Each era picks its anxiety: sexual transgression, martial ethics, gendered excellence. The myth is elastic because the glance can mean pity, love, horror, or self-recognition.


What the Myth Still Asks Us

  1. Who gets to own excellence? If excellence is genuinely human, exclusive codes tremble. The Amazon asks why some bodies are barred from the stage on which they can plainly excel.
  2. What do we do with mixed feelings in violent systems? Achilles’ moment names a reality soldiers know: battle scrambles categories—enemy/beautiful, victory/loss, pride/shame.
  3. Can a culture admire what it forbids? Greek art says yes—and shows the cost: the admired figure is destroyed, the admirer is tainted and must be washed.

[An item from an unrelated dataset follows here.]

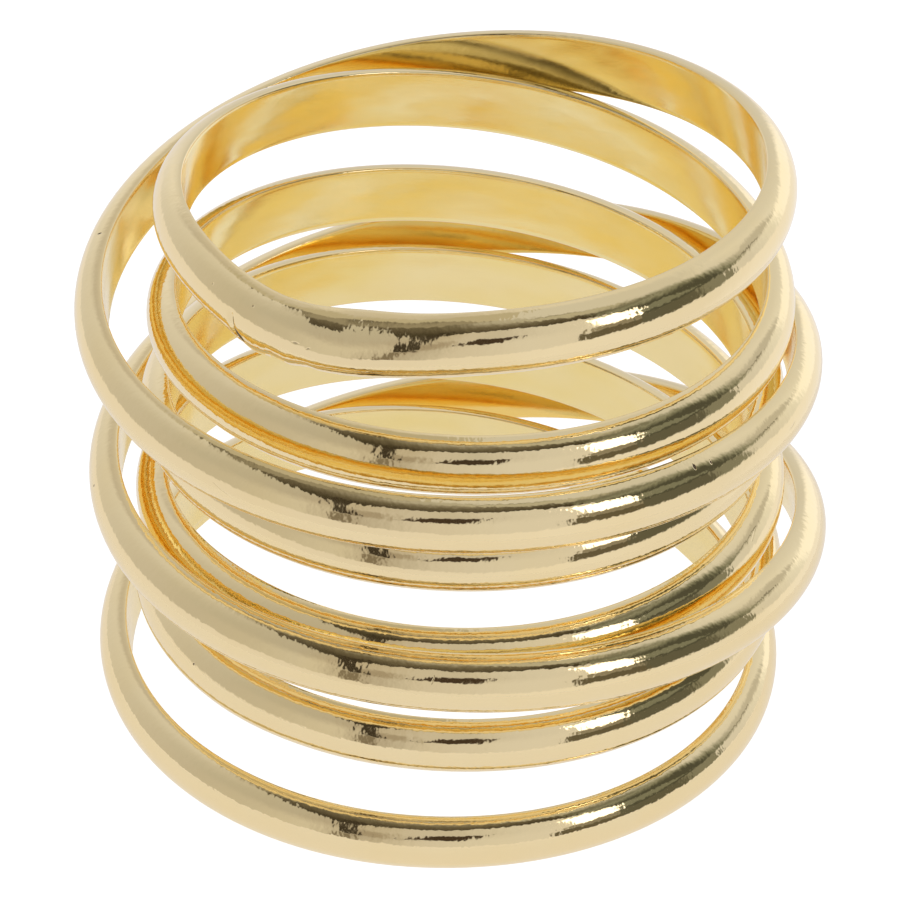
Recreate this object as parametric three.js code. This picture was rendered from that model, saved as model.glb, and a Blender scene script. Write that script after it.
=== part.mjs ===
// A layered finger ring: one half-round band, wound eight times about the finger and closed on itself.
// Five turns rise on the finger, and three more run down over them, back to where the band began.
// Millimetres, +Z up through the finger hole. The ring lies on Z = 0, with its box centred on the Z axis.
// Front is -Y, right is +X.
import * as THREE from 'three';

// The band's section: flat towards the finger, domed outwards.
const BAND = {
  width: 1.9, // along the finger
  thickness: 0.9, // from the flat face to the top of the dome
  corner: 0.05, // radius of the corners beside the flat face, where the dome begins
  cornerSteps: 2,
  domeSteps: 8,
};

// Each row leads one turn of the band, in order along it, with a height for its front, right, back and
// left, and the radius of the flat face at its right and left. The band also leans there, by so many
// degrees, with its upper edge farther out. The band's midline follows the rows as a smooth curve that
// rounds off each corner, and the last turn leads back into the first.
const TURNS = [
  // on the finger, rising
  { front: 1.6, right: 0.7, back: 1.5, left: 4.1, reachRight: 8.8, reachLeft: 8.8, leanRight: 0.5, leanLeft: 4.5 },
  { front: 4.8, right: 4.0, back: 4.7, left: 7.3, reachRight: 8.9, reachLeft: 8.7, leanRight: 4.0, leanLeft: -2.0 },
  { front: 8.0, right: 7.55, back: 7.85, left: 10.4, reachRight: 8.8, reachLeft: 8.5, leanRight: 3.0, leanLeft: 4.0 },
  { front: 11.4, right: 10.55, back: 11.05, left: 13.65, reachRight: 8.64, reachLeft: 8.2, leanRight: 3.5, leanLeft: 2.0 },
  { front: 14.9, right: 13.9, back: 14.65, left: 17.25, reachRight: 8.83, reachLeft: 7.95, leanRight: 3.0, leanLeft: 3.5 },
  // over the others, running down
  { front: 18.9, right: 18.25, back: 15.55, left: 13.25, reachRight: 8.4, reachLeft: 10.65, leanRight: -3.0, leanLeft: 5.5 },
  { front: 14.05, right: 12.5, back: 8.85, left: 7.3, reachRight: 9.45, reachLeft: 10.15, leanRight: 4.5, leanLeft: 1.5 },
  { front: 8.55, right: 6.4, back: 1.8, left: 0.7, reachRight: 10.1, reachLeft: 10.05, leanRight: -6.0, leanLeft: 5.5 },
];

// Where the band's two ends are joined: a kink, with a bead of metal along its lower edge.
// Angles are in degrees about the finger, from the front of a turn.
const JOINT = {
  turn: 5,
  kinkAngle: -34,
  kinkDepth: 0.53,
  kinkSpread: 25,
  beadAngle: -42,
  beadHeight: 0.2,
  beadSpread: 6,
};

const STEPS_A_TURN = 40; // sections about the finger
const STEPS_IN_KINK = 3; // as many in each of those steps at the joint

const QUARTERS = 4; // a place along the band is counted in quarter turns from the first front
const SLOPE_STEP = 0.01; // quarter turns, for measuring the direction of the band

const heights = TURNS.flatMap((turn) => [turn.front, turn.right, turn.back, turn.left]);
const reaches = quarterLeads((turn) => turn.reachRight, (turn) => turn.reachLeft);
const leans = quarterLeads((turn) => turn.leanRight, (turn) => turn.leanLeft);

// A closed list with one value for each quarter turn, from the values at the right and left of each turn.
function quarterLeads(atRight, atLeft) {
  return TURNS.flatMap((turn, n) => {
    const before = TURNS[(n + TURNS.length - 1) % TURNS.length];
    const front = (atLeft(before) + atRight(turn)) / 2;
    const back = (atRight(turn) + atLeft(turn)) / 2;
    return [front, atRight(turn), back, atLeft(turn)];
  });
}

// The smooth value at a place, led by a closed list with one value for each quarter turn.
function follow(leads, place) {
  const first = Math.floor(place);
  const t = place - first;
  const weights = [
    (1 - t) ** 3,
    3 * t ** 3 - 6 * t ** 2 + 4,
    -3 * t ** 3 + 3 * t ** 2 + 3 * t + 1,
    t ** 3,
  ];
  const lead = (k) => leads[(first + k - 1 + leads.length) % leads.length];
  return weights.reduce((sum, weight, k) => sum + weight * lead(k), 0) / 6;
}

// A bell with height 1 at an angle from the front of the joint's turn.
function bellAt(place, angle, spread) {
  const degrees = ((place - QUARTERS * JOINT.turn) * 360) / QUARTERS;
  return Math.exp(-(((degrees - angle) / spread) ** 2));
}

function outward(place) {
  const angle = (place * 2 * Math.PI) / QUARTERS;
  return new THREE.Vector3(Math.sin(angle), -Math.cos(angle), 0);
}

// The middle of the band's flat face at a place.
function faceMiddle(place) {
  const point = outward(place).multiplyScalar(follow(reaches, place));
  point.z = follow(heights, place) - JOINT.kinkDepth * bellAt(place, JOINT.kinkAngle, JOINT.kinkSpread);
  return point;
}

// The section's outline, with x outwards from the flat face and y up from its middle.
function bandSection() {
  const { width, thickness, corner, cornerSteps, domeSteps } = BAND;
  const half = width / 2;
  const lower = [];
  for (let i = 0; i <= cornerSteps; i++) {
    const a = (i / cornerSteps) * (Math.PI / 2);
    lower.push(new THREE.Vector2(corner * (1 - Math.cos(a)), -(half - corner) - corner * Math.sin(a)));
  }
  const dome = [];
  for (let i = 1; i < domeSteps; i++) {
    const a = (i / domeSteps - 0.5) * Math.PI;
    dome.push(new THREE.Vector2(corner + (thickness - corner) * Math.cos(a), half * Math.sin(a)));
  }
  const upper = lower.map((p) => new THREE.Vector2(p.x, -p.y)).reverse();
  return [...lower, ...dome, ...upper];
}

// The section's points where the band has reached a place.
function sectionAt(place, section) {
  const middle = faceMiddle(place);
  const along = faceMiddle(place + SLOPE_STEP).sub(faceMiddle(place - SLOPE_STEP)).normalize();
  const radial = outward(place);
  const lean = (follow(leans, place) * Math.PI) / 180;
  const out = radial.clone().addScaledVector(along, -radial.dot(along)).normalize();
  const up = new THREE.Vector3().crossVectors(out, along);
  out.applyAxisAngle(along, lean);
  up.applyAxisAngle(along, lean);
  const bead = JOINT.beadHeight * bellAt(place, JOINT.beadAngle, JOINT.beadSpread);
  return section.map((p) => {
    const towardsLowerEdge = Math.max(0, -p.y / (BAND.width / 2));
    return middle
      .clone()
      .addScaledVector(out, p.x)
      .addScaledVector(up, p.y - bead * towardsLowerEdge);
  });
}

// The places of all sections, closer together at the joint.
function sectionPlaces() {
  const places = [];
  const step = QUARTERS / STEPS_A_TURN;
  for (let i = 0; i < TURNS.length * STEPS_A_TURN; i++) {
    const inKink = bellAt((i + 0.5) * step, JOINT.kinkAngle, JOINT.kinkSpread) > 0.4;
    const parts = inKink ? STEPS_IN_KINK : 1;
    for (let k = 0; k < parts; k++) places.push((i + k / parts) * step);
  }
  return places;
}

// The closed skin through all sections.
function woundBand() {
  const section = bandSection();
  const places = sectionPlaces();
  const positions = places.flatMap((place) => sectionAt(place, section).flatMap((p) => p.toArray()));
  const index = [];
  for (let i = 0; i < places.length; i++) {
    const here = i * section.length;
    const next = ((i + 1) % places.length) * section.length;
    for (let j = 0; j < section.length; j++) {
      const k = (j + 1) % section.length;
      index.push(here + j, next + j, next + k, here + j, next + k, here + k);
    }
  }
  const geometry = new THREE.BufferGeometry();
  geometry.setAttribute('position', new THREE.Float32BufferAttribute(positions, 3));
  geometry.setIndex(index);
  geometry.computeBoundingBox();
  const { min, max } = geometry.boundingBox;
  geometry.translate(-(min.x + max.x) / 2, -(min.y + max.y) / 2, -min.z);
  geometry.computeVertexNormals();
  return geometry;
}

const goldPlate = new THREE.MeshStandardMaterial({ color: 0xdcc688, roughness: 0.15, metalness: 1 });

const band = new THREE.Mesh(woundBand(), goldPlate);
band.name = 'wound_band';

const ring = new THREE.Group();
ring.name = 'layered_ring';
ring.add(band);

export default ring;
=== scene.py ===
"""The layered ring: one half-round gold band wound eight times about the finger, in a white studio."""
import bisect
import logging
import math
from dataclasses import dataclass, field
from typing import Any, Iterable, Sequence

import bmesh
import bpy
from mathutils import Euler, Matrix, Quaternion, Vector


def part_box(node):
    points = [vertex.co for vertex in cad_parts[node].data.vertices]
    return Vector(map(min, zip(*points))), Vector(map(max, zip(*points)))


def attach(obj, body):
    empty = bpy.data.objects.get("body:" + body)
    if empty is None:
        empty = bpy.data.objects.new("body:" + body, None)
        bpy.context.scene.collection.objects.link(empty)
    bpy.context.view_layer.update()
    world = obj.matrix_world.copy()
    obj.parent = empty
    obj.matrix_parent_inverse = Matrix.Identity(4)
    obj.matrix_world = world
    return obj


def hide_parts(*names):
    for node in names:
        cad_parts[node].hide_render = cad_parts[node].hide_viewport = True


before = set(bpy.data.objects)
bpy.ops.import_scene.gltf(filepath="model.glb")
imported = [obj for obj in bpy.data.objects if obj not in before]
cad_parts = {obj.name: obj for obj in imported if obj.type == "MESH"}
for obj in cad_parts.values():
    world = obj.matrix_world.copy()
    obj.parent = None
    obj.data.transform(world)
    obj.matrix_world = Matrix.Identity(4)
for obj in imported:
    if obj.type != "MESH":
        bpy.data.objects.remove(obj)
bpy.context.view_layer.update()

MM = 0.001  # metres in a millimetre, the unit of all sizes below
QUARTERS = 4  # a place along the band is counted in quarter turns from the first front
BAND_NODE = "wound_band"
WELD = 0.002  # millimetres within which the seams of the band are closed
GLOSSY_BOUNCES = 10  # light finds its way out of the gaps between the turns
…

A Clearer Ending Than the Poets Gave

Penthesilea dies, but not as a “lesson” against women in arms. She dies as a hero, and the story’s most disciplined man is the one who cannot keep the world in its boxes when he meets her. That is the defiance. The myth lets a woman occupy the center for a breathless instant—and makes the greatest male hero blink.

If you strip away the later jeering, the image that stays is simple: two warriors, equal in poise, catching sight of each other’s humanity at the exact pivot of death. In a culture that drew hard lines, that vision was dangerous—and irresistible.

That’s why the painters kept drawing it, and why we keep returning to the scene. The glance refuses to die.